## [PROBLEM REQUIREMENTS]
From the records below, copy out exactly the lines from the one containing "const rubber = new" to the one containing "obj.matrix_parent_inverse = Matrix.Identity(4)", both included. Add nothing else.

## [DATA SUPPLIED]
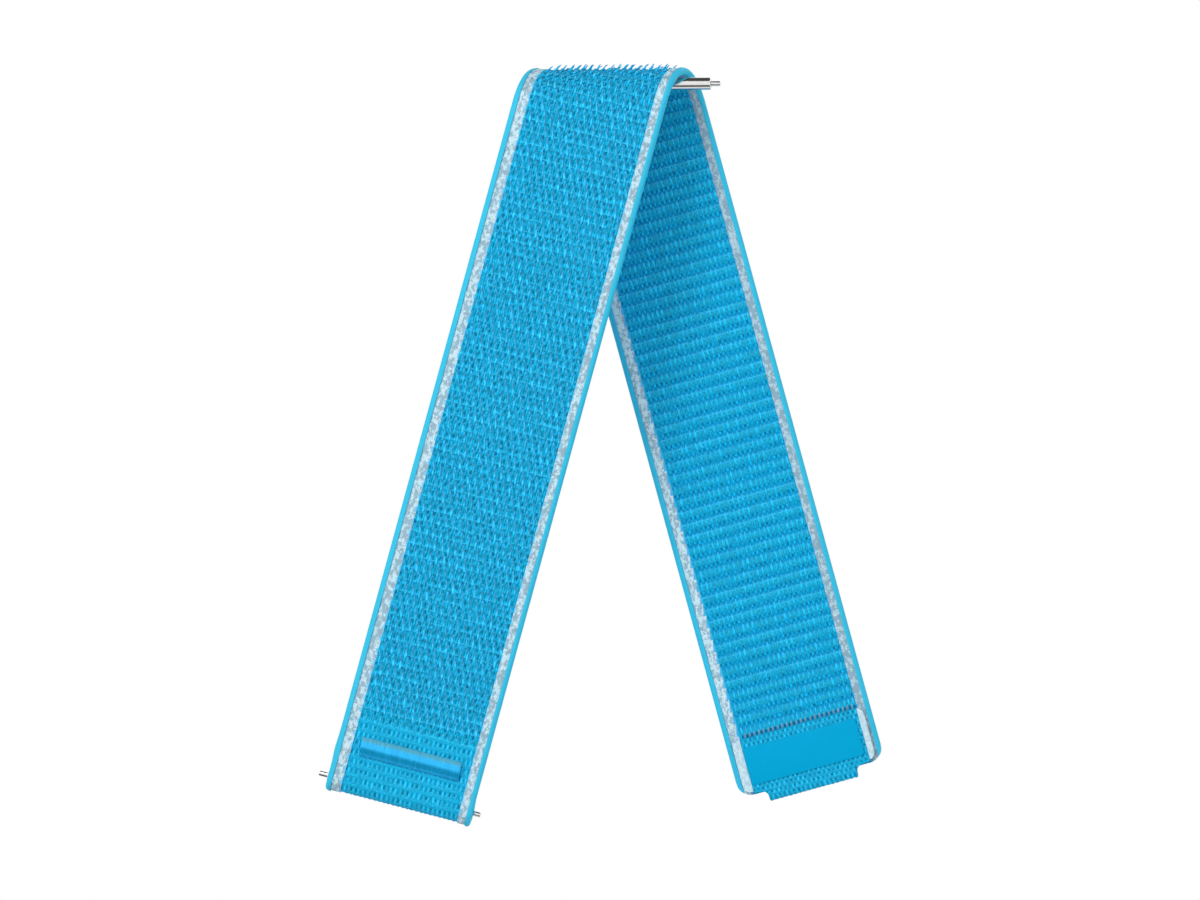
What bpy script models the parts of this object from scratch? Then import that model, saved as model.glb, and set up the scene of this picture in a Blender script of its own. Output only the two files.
---
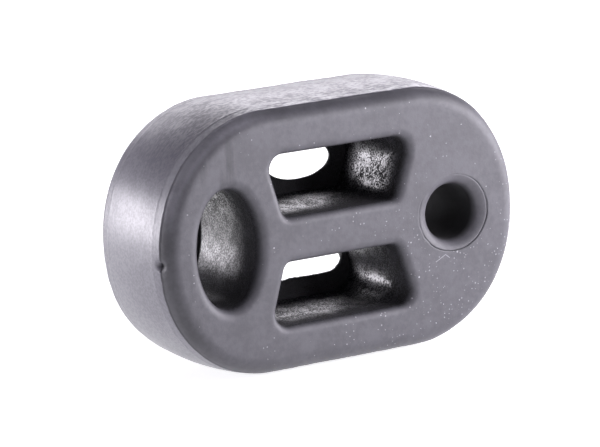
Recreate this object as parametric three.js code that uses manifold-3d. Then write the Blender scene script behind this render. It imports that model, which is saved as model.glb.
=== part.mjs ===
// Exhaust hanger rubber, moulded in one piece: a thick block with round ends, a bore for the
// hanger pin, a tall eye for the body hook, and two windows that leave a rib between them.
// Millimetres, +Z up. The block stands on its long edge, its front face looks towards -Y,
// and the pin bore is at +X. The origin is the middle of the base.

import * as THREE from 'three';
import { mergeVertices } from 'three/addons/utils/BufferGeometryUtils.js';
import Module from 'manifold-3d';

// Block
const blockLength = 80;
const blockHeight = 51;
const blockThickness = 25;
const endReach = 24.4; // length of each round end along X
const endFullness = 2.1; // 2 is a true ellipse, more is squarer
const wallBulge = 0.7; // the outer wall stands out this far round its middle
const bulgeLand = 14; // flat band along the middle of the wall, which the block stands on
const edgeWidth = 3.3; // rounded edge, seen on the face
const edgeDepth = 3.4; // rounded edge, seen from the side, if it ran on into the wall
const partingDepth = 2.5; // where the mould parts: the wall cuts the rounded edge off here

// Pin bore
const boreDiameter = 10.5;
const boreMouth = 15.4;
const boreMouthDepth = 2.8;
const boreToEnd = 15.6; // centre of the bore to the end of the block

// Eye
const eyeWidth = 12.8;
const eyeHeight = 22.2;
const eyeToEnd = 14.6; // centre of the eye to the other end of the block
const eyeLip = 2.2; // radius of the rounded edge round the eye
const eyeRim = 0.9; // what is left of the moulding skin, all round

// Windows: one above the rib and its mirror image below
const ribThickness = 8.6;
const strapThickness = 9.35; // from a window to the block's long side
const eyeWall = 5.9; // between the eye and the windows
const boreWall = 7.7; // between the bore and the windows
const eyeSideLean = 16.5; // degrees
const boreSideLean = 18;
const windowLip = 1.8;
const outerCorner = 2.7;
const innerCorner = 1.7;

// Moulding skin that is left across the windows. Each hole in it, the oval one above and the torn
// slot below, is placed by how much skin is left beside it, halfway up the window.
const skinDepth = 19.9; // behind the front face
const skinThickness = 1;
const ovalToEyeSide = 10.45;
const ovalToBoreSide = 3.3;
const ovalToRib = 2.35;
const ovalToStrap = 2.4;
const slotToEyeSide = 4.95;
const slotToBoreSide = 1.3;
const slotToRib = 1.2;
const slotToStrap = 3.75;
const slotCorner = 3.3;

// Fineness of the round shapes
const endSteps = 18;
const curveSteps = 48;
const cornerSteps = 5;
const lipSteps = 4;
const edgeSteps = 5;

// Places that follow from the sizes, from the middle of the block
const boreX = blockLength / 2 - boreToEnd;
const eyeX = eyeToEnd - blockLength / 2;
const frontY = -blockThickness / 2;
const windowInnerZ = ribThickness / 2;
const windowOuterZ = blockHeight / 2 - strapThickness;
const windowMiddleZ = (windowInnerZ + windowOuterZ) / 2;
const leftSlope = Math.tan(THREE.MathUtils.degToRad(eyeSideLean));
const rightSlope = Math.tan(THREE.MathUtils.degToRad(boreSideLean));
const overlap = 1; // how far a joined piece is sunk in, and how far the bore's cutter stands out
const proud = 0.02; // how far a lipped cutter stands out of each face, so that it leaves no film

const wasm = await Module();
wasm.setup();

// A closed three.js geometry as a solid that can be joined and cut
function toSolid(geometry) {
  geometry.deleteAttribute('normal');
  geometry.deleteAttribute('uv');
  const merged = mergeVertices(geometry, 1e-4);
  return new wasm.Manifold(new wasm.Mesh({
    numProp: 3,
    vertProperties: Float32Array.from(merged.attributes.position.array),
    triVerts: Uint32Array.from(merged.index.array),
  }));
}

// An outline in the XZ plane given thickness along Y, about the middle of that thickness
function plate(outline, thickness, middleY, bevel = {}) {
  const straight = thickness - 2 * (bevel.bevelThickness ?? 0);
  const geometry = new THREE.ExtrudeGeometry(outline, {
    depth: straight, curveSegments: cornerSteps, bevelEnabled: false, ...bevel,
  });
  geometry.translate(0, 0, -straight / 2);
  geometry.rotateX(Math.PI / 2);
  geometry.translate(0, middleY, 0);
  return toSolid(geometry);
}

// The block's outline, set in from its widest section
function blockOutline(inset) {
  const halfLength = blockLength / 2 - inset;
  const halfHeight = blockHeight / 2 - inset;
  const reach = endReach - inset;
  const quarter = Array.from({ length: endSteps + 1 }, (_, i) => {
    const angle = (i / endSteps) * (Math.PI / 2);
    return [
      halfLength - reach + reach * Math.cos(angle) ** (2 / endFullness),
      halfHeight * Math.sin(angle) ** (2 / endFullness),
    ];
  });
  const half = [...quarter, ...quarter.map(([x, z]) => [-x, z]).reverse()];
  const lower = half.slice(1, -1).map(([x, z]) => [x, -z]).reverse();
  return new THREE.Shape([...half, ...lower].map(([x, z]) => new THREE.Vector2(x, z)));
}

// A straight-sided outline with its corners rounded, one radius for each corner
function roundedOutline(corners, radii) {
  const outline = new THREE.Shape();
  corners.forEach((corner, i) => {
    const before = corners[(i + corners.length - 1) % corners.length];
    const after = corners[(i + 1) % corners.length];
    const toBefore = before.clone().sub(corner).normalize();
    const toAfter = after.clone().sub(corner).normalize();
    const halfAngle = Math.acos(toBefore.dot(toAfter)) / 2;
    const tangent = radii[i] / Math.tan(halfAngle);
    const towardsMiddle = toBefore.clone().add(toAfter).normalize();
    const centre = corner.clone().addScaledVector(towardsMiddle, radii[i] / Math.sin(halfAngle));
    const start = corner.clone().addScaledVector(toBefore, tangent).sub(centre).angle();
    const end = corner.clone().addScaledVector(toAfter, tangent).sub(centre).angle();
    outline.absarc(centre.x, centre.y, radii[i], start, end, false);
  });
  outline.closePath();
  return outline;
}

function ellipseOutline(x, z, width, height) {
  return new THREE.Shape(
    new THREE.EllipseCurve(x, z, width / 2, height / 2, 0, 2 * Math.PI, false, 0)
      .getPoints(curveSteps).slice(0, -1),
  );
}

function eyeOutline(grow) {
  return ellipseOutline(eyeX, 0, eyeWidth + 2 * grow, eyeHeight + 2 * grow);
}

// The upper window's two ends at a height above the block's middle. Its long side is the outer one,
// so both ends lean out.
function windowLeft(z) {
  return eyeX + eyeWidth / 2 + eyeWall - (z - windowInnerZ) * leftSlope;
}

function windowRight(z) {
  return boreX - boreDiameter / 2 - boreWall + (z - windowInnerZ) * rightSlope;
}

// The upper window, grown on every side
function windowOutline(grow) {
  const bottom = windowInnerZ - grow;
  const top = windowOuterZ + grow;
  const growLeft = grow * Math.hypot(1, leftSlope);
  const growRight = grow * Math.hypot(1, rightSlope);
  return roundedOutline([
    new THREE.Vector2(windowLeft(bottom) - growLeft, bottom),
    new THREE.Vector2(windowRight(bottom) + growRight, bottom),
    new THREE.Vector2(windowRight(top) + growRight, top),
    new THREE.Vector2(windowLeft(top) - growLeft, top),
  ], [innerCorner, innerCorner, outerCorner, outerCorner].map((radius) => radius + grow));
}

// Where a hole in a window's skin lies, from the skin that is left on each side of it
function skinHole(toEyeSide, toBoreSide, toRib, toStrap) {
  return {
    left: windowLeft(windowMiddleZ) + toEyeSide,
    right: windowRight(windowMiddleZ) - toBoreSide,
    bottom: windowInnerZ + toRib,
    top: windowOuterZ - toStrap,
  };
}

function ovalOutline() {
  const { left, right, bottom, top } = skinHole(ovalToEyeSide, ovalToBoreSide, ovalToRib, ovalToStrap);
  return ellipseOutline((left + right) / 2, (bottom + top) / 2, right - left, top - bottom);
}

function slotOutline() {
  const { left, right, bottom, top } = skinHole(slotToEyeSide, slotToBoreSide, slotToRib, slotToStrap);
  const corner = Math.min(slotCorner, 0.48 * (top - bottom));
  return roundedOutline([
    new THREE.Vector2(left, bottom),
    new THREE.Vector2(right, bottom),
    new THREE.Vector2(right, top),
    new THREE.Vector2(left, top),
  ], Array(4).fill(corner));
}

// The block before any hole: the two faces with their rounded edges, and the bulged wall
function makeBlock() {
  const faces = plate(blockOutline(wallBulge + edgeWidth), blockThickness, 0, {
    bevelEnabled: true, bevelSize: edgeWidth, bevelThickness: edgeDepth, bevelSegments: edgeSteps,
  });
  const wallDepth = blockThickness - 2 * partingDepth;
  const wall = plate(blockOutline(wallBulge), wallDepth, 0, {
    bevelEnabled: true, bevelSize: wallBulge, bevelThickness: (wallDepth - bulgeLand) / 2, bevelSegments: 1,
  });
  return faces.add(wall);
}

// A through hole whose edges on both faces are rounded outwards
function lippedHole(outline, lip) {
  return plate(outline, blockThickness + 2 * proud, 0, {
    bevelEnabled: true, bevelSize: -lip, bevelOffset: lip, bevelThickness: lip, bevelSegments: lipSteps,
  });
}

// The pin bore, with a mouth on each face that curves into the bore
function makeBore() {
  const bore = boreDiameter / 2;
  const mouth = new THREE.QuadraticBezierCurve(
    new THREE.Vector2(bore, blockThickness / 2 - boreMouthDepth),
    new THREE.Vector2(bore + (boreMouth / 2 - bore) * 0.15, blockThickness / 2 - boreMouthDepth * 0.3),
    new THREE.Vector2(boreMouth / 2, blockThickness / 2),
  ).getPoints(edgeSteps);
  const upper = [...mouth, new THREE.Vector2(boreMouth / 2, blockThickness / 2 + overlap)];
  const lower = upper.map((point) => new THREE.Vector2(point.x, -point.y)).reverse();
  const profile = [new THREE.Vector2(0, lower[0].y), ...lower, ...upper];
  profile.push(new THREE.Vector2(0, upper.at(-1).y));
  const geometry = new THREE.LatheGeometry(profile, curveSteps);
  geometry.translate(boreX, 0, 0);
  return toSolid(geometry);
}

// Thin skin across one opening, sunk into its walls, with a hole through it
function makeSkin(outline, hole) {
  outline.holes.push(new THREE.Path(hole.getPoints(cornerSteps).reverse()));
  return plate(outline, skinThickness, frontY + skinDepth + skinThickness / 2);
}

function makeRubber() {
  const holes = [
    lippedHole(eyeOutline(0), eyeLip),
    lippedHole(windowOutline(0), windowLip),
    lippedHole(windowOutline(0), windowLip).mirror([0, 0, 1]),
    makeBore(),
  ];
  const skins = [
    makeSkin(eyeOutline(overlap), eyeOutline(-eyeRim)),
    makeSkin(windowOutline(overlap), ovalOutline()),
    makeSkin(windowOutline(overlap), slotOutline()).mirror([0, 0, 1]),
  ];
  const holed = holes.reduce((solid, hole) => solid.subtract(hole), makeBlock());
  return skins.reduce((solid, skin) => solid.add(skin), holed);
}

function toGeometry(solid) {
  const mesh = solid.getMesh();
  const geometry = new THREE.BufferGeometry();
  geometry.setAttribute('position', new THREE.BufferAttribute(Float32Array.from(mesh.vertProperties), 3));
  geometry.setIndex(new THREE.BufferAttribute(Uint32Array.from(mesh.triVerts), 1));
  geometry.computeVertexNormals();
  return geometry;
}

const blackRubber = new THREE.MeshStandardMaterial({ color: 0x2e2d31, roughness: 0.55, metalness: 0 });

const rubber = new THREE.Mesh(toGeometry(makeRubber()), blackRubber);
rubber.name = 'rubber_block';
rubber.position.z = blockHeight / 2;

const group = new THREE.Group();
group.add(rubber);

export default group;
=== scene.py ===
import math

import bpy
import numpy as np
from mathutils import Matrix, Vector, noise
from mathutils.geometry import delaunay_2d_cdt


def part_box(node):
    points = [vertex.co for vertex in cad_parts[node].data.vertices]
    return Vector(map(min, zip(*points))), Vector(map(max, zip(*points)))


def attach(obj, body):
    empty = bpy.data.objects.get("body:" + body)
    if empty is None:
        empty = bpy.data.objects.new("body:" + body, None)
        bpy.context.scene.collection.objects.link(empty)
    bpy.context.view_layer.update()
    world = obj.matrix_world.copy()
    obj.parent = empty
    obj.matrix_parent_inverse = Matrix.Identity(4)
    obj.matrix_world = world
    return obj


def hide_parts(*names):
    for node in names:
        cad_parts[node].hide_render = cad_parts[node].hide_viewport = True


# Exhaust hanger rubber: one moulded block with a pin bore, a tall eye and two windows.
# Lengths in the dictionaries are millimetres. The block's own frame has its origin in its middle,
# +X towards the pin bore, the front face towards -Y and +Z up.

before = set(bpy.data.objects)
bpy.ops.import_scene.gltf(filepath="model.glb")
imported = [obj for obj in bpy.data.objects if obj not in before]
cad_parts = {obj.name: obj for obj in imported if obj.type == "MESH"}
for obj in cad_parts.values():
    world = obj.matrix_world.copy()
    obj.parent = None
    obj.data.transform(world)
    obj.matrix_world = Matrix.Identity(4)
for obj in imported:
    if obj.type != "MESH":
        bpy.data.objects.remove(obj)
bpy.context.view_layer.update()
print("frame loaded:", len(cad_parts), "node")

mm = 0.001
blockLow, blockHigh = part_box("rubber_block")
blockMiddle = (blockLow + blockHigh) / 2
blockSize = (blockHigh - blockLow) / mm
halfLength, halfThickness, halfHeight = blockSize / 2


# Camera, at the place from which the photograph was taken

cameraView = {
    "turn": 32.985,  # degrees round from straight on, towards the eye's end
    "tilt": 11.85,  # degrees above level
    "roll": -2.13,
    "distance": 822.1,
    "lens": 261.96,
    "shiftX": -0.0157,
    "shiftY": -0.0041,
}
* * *
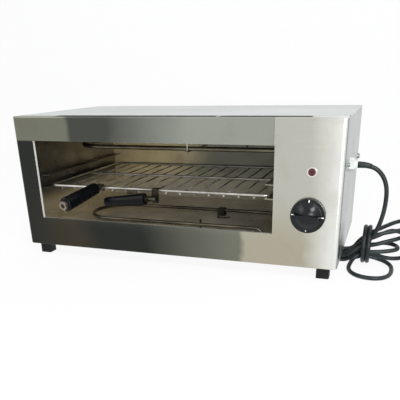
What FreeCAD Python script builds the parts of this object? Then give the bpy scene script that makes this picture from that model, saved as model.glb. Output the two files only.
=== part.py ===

## [EXERCISE RESULT]
const rubber = new THREE.Mesh(toGeometry(makeRubber()), blackRubber);
rubber.name = 'rubber_block';
rubber.position.z = blockHeight / 2;

const group = new THREE.Group();
group.add(rubber);

export default group;
=== scene.py ===
import math

import bpy
import numpy as np
from mathutils import Matrix, Vector, noise
from mathutils.geometry import delaunay_2d_cdt


def part_box(node):
    points = [vertex.co for vertex in cad_parts[node].data.vertices]
    return Vector(map(min, zip(*points))), Vector(map(max, zip(*points)))


def attach(obj, body):
    empty = bpy.data.objects.get("body:" + body)
    if empty is None:
        empty = bpy.data.objects.new("body:" + body, None)
        bpy.context.scene.collection.objects.link(empty)
    bpy.context.view_layer.update()
    world = obj.matrix_world.copy()
    obj.parent = empty
    obj.matrix_parent_inverse = Matrix.Identity(4)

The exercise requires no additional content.